Mr. MacDonald was the consummate woodworker, forever in his workshop fashioning wine racks, coat-racks and napkin holders, among other functional pieces. He loved solving design problems with his innovative solutions (a la Rube Goldberg). He even drew an intricate and thoroughly enchanting design of a better mousetrap. Mr. MacDonald lost two fingers in a table saw accident in the 1950s during one of his projects, and an imprint of said hand is immortalized in the John Fisher Sculpture at Shelton Park in Claremont. He also enjoyed gardening and produced bumper crops of corn, tomatoes and cucumbers every summer for more than 65 years. 

Mr. MacDonald is survived by daughters Karen Rosenthal (husband Michael) of Claremont and Lauren Cassatt of Snowmass Village, Colorado; by his grandchildren Alix Rosenthal and Ariel Rosenthal Parrish (husband David) of San Francisco, Alexander Cassatt of Seattle, Washington and Hayley Cassatt of Portland, Oregon, and by his great-grandson Elliott Parrish. He also leaves foster son Wolde Meskel Mahetem (wife Yeshi) and family of Fresno, and three nieces and a nephew.

Mr. MacDonald was preceded in death by his wife Helen, by his son Cameron in 1995 and by his son-in-law Chris Cassatt in 2013.
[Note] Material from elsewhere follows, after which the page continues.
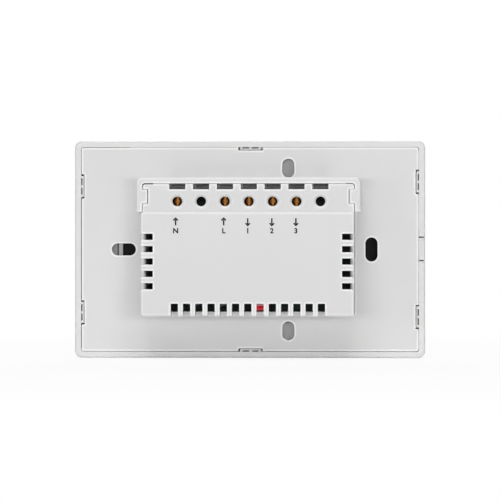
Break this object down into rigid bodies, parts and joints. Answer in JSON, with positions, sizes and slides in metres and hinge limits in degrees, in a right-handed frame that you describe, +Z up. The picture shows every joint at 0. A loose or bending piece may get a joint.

A memorial celebration will be held at Claremont United Methodist Church at 2 p.m. on Sunday, January 26, 2014, Mr. MacDonald’s 99th birthday. Contact Karen MacDonald Rosenthal at karen.kmr@verizon.net or Lauren MacDonald Cassatt at lcassatt@mac.com for information.

Donations in Forrest MacDonald’s memory may be made to The Clan Donald Foundation, PO Box 13138, Charleston, SC 29412, or Claremont United Methodist Church, 211 W. Foothill Blvd., Claremont, CA 91711.